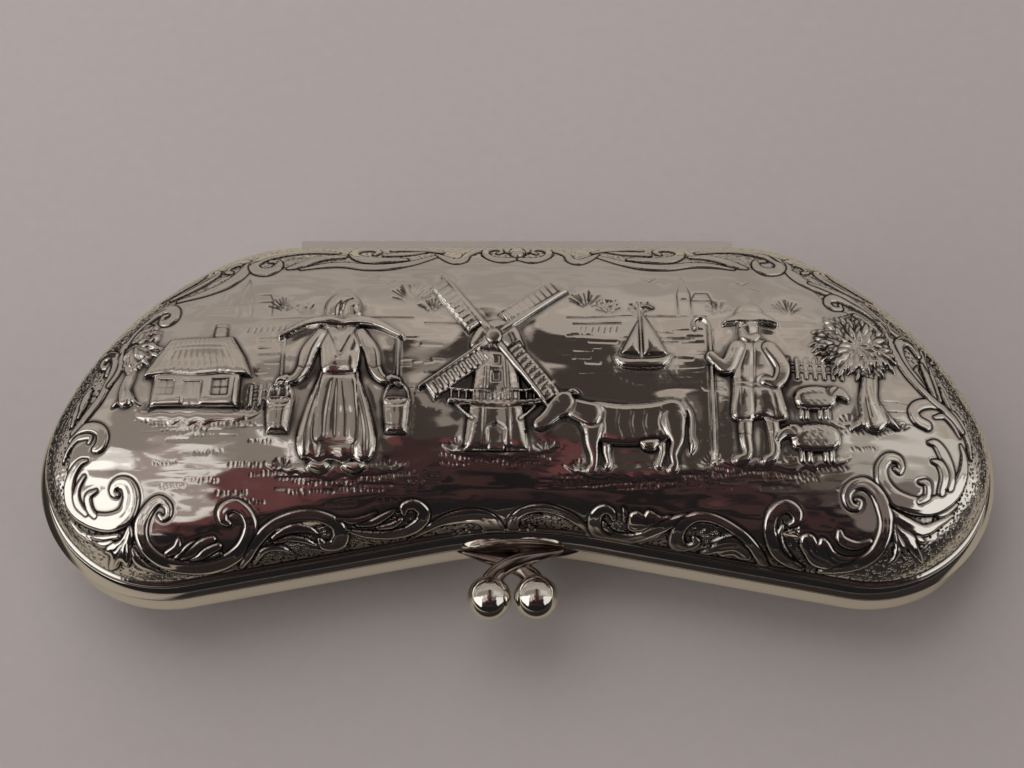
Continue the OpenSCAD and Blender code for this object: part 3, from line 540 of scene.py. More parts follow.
def pail(x, y):
    """A wooden pail hung by a chain and a bow."""
    fill([(x - 2.2, y + 5.2), (x - 1.7, y), (x + 1.7, y), (x + 2.2, y + 5.2)], tall=1.2, shoulder=1.5,
         base=0.2, curved=False, lift=0.5)
    for level in (1.2, 3.8):
        cut([(x - 2, y + level + .3), (x, y + level), (x + 2, y + level + .3)], width=0.16, deep=0.12)
    for step in (-0.9, 0, 0.9):
        cut([(x + step, y + .4), (x + step * 1.15, y + 4.9)], width=0.1, deep=0.06, ink=0.5, curved=False)
    fill(ring(x, y + 5.3, 2.2, .7), tall=0.4, shoulder=0.4, base=1.1, groove=0.1)
    fill(ring(x, y + 5.3, 1.6, .35), tall=0.05, shoulder=0.3, base=0.9, groove=0.1, ink=1.0)
    lay([(x - 2.1, y + 5.4, .17), (x - 1.5, y + 7.5, .17), (x, y + 8.4, .2), (x + 1.5, y + 7.5, .17),
         (x + 2.1, y + 5.4, .17)], tall=0.5, base=0.5, groove=0.1)


def milkmaid(x, y):
    feet = [[(-3.8, .5, .7), (-2.3, .3, .95), (-1.3, .6, .5)], [(1.4, .6, .6), (2.8, .3, .95), (4.2, .6, .5)]]
    for points in feet:
        lay(placed(points, x, y), tall=1.0, base=0.2, lift=0.5)
    skirt = [(-5.7, 1.9), (-6.2, 5), (-5, 10), (-3.4, 14.6), (-2.6, 16.6), (2.6, 16.6), (3.4, 14.6), (5, 10),
             (6.2, 5), (5.7, 1.9), (4.2, 1), (2.6, 1.5), (1, .9), (-1, 1.4), (-2.6, .9), (-4.2, 1.5)]
    fill(placed(skirt, x, y), tall=1.4, shoulder=3.6, base=0.2, lift=0.9)
    for bend in (-4.7, -2.9, 2.9, 4.7):
        cut(placed([(bend, 2.4), (bend * .95, 7), (bend * .55, 14.6)], x, y), width=0.3, deep=0.22, ink=0.6)
    apron = [(-3.5, 4.6), (-3.2, 10), (-2.2, 16), (2.2, 16), (3.2, 10), (3.5, 4.6), (1.6, 3.9), (-1.6, 3.9)]
    fill(placed(apron, x, y), tall=0.6, shoulder=2.4, base=1.25, groove=0.14, lift=0.9)
    for bend in (-1.7, 0, 1.6):
        cut(placed([(bend, 5.2), (bend * .9, 9), (bend * .5, 14)], x, y), width=0.24, deep=0.12, ink=0.45)
    bodice = [(-2.7, 15.8), (-3.3, 19.5), (-3.7, 22.4), (-2.6, 24), (0, 24.7), (2.6, 24), (3.7, 22.4),
              (3.3, 19.5), (2.7, 15.8), (0, 15.2)]
    fill(placed(bodice, x, y), tall=1.3, shoulder=2.6, base=0.6, groove=0.16, lift=0.9)
    for side in (-1, 1):
        cut(placed([(2.5 * side, 23.8), (1.1 * side, 20.6), (.15 * side, 18.4)], x, y), deep=0.16)
    for level in (17, 18, 19):
        cut(placed([(-.5, level), (.5, level)], x, y), width=0.12, deep=0.08, ink=0.6, curved=False)
    for flip in (False, True):
        arm = [(3.3, 22.6, 1.0), (5, 19.4, 1.25), (5.7, 16.4, 1.05), (6.9, 14.6, .8), (8.6, 14.2, .65)]
        lay(placed(arm, x, y, flip=flip), tall=1.3, base=0.5, lift=0.7)
        cut(placed([(4.6, 16.8), (5.6, 16.2), (6.6, 16.6)], x, y, flip=flip), deep=0.14)
        lay(placed([(9.3, 21.9, .17), (9.3, 14.6, .17)], x, y, flip=flip), tall=0.5, base=0.3, groove=0.1)
        lay(placed([(8.4, 14.6, .7), (9.3, 14.2, .75), (9.8, 13.6, .4)], x, y, flip=flip), tall=0.8, base=0.6)
    for side in (-9.3, 9.3):
        pail(x + side, y + 5.6)
    bonnet = [(-2.9, 26), (-2.8, 28.2), (-1.5, 29.9), (.6, 30.3), (2.3, 29.3), (2.9, 27.6), (2.4, 25.9),
              (1.4, 24.6), (-.6, 24.2), (-2.2, 24.7)]
    fill(placed(bonnet, x, y), tall=1.4, shoulder=2.7, base=0.4, lift=0.8)
    lay(placed([(0, 24, .9), (.3, 25.6, .9)], x, y), tall=0.7, base=0.8, groove=0.06, ink=0.4)
    profile = [(.4, 24.6), (0, 26.3), (.5, 28), (1.7, 28.6), (2.5, 27.9), (2.7, 26.9), (3.2, 26.2), (2.7, 25.7),
               (2.4, 24.8), (1.4, 24.1)]
    fill(placed(profile, x, y), tall=0.8, shoulder=1.3, base=0.9, groove=0.08, ink=0.6)
    cut(placed([(1.5, 27.1), (2, 27.2), (2.4, 26.9)], x, y), width=0.12, deep=0.1, ink=0.5)
    cut(placed([(1.9, 25.3), (2.5, 25.4)], x, y), width=0.1, deep=0.08, ink=0.5, curved=False)
    lay(placed([(1.6, 29, .3), (.1, 28.2, .35), (-.5, 26.4, .35), (0, 24.7, .3)], x, y), tall=0.3, base=1.4,
        groove=0.08, ink=0.6)
    yoke = [(-9.8, 22, .4), (-5.6, 24.3, .65), (-2.2, 24.9, .8), (0, 24.6, .6), (2.2, 24.9, .8), (5.6, 24.3, .65),
            (9.8, 22, .4)]
    lay(placed(yoke, x, y), tall=0.6, base=1.5, lift=0.9)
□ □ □
What the exercise asks: Word for word, write out the data.

Solution to this task:
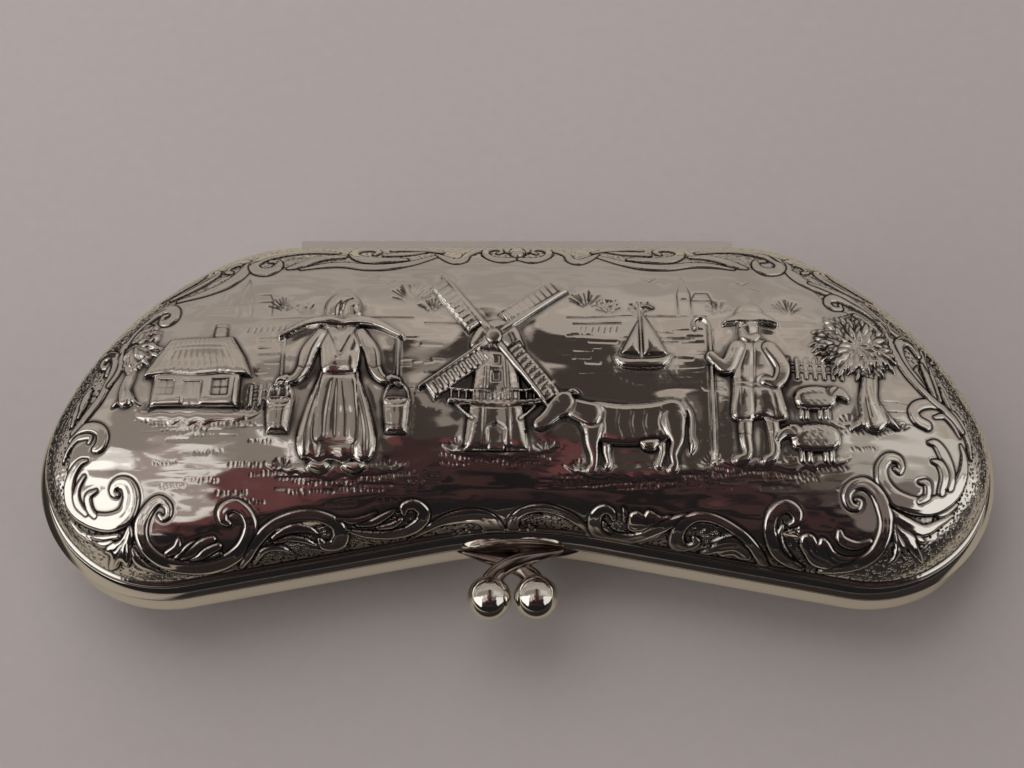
Continue the OpenSCAD and Blender code for this object: part 3, from line 540 of scene.py. More parts follow.
def pail(x, y):
    """A wooden pail hung by a chain and a bow."""
    fill([(x - 2.2, y + 5.2), (x - 1.7, y), (x + 1.7, y), (x + 2.2, y + 5.2)], tall=1.2, shoulder=1.5,
         base=0.2, curved=False, lift=0.5)
    for level in (1.2, 3.8):
        cut([(x - 2, y + level + .3), (x, y + level), (x + 2, y + level + .3)], width=0.16, deep=0.12)
    for step in (-0.9, 0, 0.9):
        cut([(x + step, y + .4), (x + step * 1.15, y + 4.9)], width=0.1, deep=0.06, ink=0.5, curved=False)
    fill(ring(x, y + 5.3, 2.2, .7), tall=0.4, shoulder=0.4, base=1.1, groove=0.1)
    fill(ring(x, y + 5.3, 1.6, .35), tall=0.05, shoulder=0.3, base=0.9, groove=0.1, ink=1.0)
    lay([(x - 2.1, y + 5.4, .17), (x - 1.5, y + 7.5, .17), (x, y + 8.4, .2), (x + 1.5, y + 7.5, .17),
         (x + 2.1, y + 5.4, .17)], tall=0.5, base=0.5, groove=0.1)


def milkmaid(x, y):
    feet = [[(-3.8, .5, .7), (-2.3, .3, .95), (-1.3, .6, .5)], [(1.4, .6, .6), (2.8, .3, .95), (4.2, .6, .5)]]
    for points in feet:
        lay(placed(points, x, y), tall=1.0, base=0.2, lift=0.5)
    skirt = [(-5.7, 1.9), (-6.2, 5), (-5, 10), (-3.4, 14.6), (-2.6, 16.6), (2.6, 16.6), (3.4, 14.6), (5, 10),
             (6.2, 5), (5.7, 1.9), (4.2, 1), (2.6, 1.5), (1, .9), (-1, 1.4), (-2.6, .9), (-4.2, 1.5)]
    fill(placed(skirt, x, y), tall=1.4, shoulder=3.6, base=0.2, lift=0.9)
    for bend in (-4.7, -2.9, 2.9, 4.7):
        cut(placed([(bend, 2.4), (bend * .95, 7), (bend * .55, 14.6)], x, y), width=0.3, deep=0.22, ink=0.6)
    apron = [(-3.5, 4.6), (-3.2, 10), (-2.2, 16), (2.2, 16), (3.2, 10), (3.5, 4.6), (1.6, 3.9), (-1.6, 3.9)]
    fill(placed(apron, x, y), tall=0.6, shoulder=2.4, base=1.25, groove=0.14, lift=0.9)
    for bend in (-1.7, 0, 1.6):
        cut(placed([(bend, 5.2), (bend * .9, 9), (bend * .5, 14)], x, y), width=0.24, deep=0.12, ink=0.45)
    bodice = [(-2.7, 15.8), (-3.3, 19.5), (-3.7, 22.4), (-2.6, 24), (0, 24.7), (2.6, 24), (3.7, 22.4),
              (3.3, 19.5), (2.7, 15.8), (0, 15.2)]
    fill(placed(bodice, x, y), tall=1.3, shoulder=2.6, base=0.6, groove=0.16, lift=0.9)
    for side in (-1, 1):
        cut(placed([(2.5 * side, 23.8), (1.1 * side, 20.6), (.15 * side, 18.4)], x, y), deep=0.16)
    for level in (17, 18, 19):
        cut(placed([(-.5, level), (.5, level)], x, y), width=0.12, deep=0.08, ink=0.6, curved=False)
    for flip in (False, True):
        arm = [(3.3, 22.6, 1.0), (5, 19.4, 1.25), (5.7, 16.4, 1.05), (6.9, 14.6, .8), (8.6, 14.2, .65)]
        lay(placed(arm, x, y, flip=flip), tall=1.3, base=0.5, lift=0.7)
        cut(placed([(4.6, 16.8), (5.6, 16.2), (6.6, 16.6)], x, y, flip=flip), deep=0.14)
        lay(placed([(9.3, 21.9, .17), (9.3, 14.6, .17)], x, y, flip=flip), tall=0.5, base=0.3, groove=0.1)
        lay(placed([(8.4, 14.6, .7), (9.3, 14.2, .75), (9.8, 13.6, .4)], x, y, flip=flip), tall=0.8, base=0.6)
    for side in (-9.3, 9.3):
        pail(x + side, y + 5.6)
    bonnet = [(-2.9, 26), (-2.8, 28.2), (-1.5, 29.9), (.6, 30.3), (2.3, 29.3), (2.9, 27.6), (2.4, 25.9),
              (1.4, 24.6), (-.6, 24.2), (-2.2, 24.7)]
    fill(placed(bonnet, x, y), tall=1.4, shoulder=2.7, base=0.4, lift=0.8)
    lay(placed([(0, 24, .9), (.3, 25.6, .9)], x, y), tall=0.7, base=0.8, groove=0.06, ink=0.4)
    profile = [(.4, 24.6), (0, 26.3), (.5, 28), (1.7, 28.6), (2.5, 27.9), (2.7, 26.9), (3.2, 26.2), (2.7, 25.7),
               (2.4, 24.8), (1.4, 24.1)]
    fill(placed(profile, x, y), tall=0.8, shoulder=1.3, base=0.9, groove=0.08, ink=0.6)
    cut(placed([(1.5, 27.1), (2, 27.2), (2.4, 26.9)], x, y), width=0.12, deep=0.1, ink=0.5)
    cut(placed([(1.9, 25.3), (2.5, 25.4)], x, y), width=0.1, deep=0.08, ink=0.5, curved=False)
    lay(placed([(1.6, 29, .3), (.1, 28.2, .35), (-.5, 26.4, .35), (0, 24.7, .3)], x, y), tall=0.3, base=1.4,
        groove=0.08, ink=0.6)
    yoke = [(-9.8, 22, .4), (-5.6, 24.3, .65), (-2.2, 24.9, .8), (0, 24.6, .6), (2.2, 24.9, .8), (5.6, 24.3, .65),
            (9.8, 22, .4)]
    lay(placed(yoke, x, y), tall=0.6, base=1.5, lift=0.9)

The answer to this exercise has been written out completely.